Bio-mechanical hybrids are an emerging class of engineered composite soft materials with the ability to move and reconfigure their structure and properties in response to external stimuli. Similar to their biological counterparts, they can transduce energy stored in the environment to drive systematic movements. This functionality is critical for a variety of applications, from bioinspired micromachines and sensors to self-assembled microrobots. Here, by combining two seemingly incompatible concepts, living swimming bacteria and inanimate but orientationally ordered lyotropic liquid crystal, we conceive a fundamentally new class of matter – living liquid crystals (LLCs). LLCs can be actuated and controlled by the amount of oxygen available to bacteria, by concentration of ingredients or by the temperature. Our studies reveal a wealth of intriguing phenomena, caused primarily by the coupling between the activity-triggered flows and director reorientations. Among these are (a) coupling between the orientation and degree of order of LLC and the bacterial motion, (b) local nematic-isotropic phase transition caused by the bacteria-produced shear flows, (c) periodic stripe instabilities of the director in surface-anchored LLCs, (d) director pattern evolution into an array of disclinations with positive and negative topological charges as the surface anchoring is weakened or when the bacterial activity is enhanced; (e) direct optical visualization and quantitative characterization of microflows generated by the nanometers-thick bacterial flagella by the birefringent LLC medium. Our work suggests an unorthodox design concept of reconfigurable microfluidic chambers for control and manipulation of bacteria. Besides an obvious importance to active matter, our studies can result in valuable biosensing and biomedical applications.

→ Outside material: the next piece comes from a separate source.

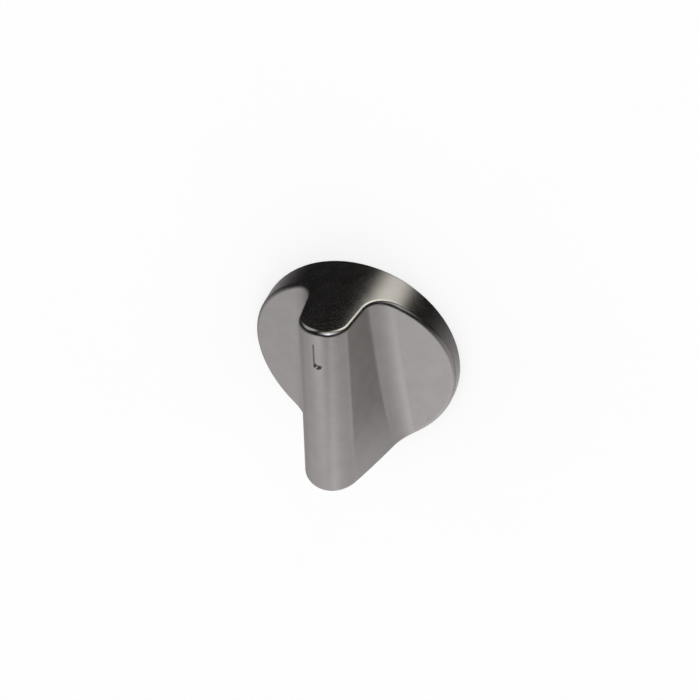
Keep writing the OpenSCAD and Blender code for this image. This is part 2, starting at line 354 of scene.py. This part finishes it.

The researchers associated with this work are,

Shuang Zhou, Andrey Sokolov, Oleg D. Lavrentovich, Igor S. Aranson

Their research has been published online by the Proceedings of the National Academy of Sciences (PNAS),

Living liquid crystals by Shuang Zhou, Andrey Sokolov, Oleg D. Lavrentovich, and Igor S. Aranson. PNAS approved December 12, 2013 (received for review November 22, 2013) doi: 10.1073/pnas.1321926111

This paper is behind a paywall but it can be accessed via the tabs seen directly after the publication history (approved … received …).  You will see Abstract, Authors, … and two symbols signifying the formats in which the paper is available.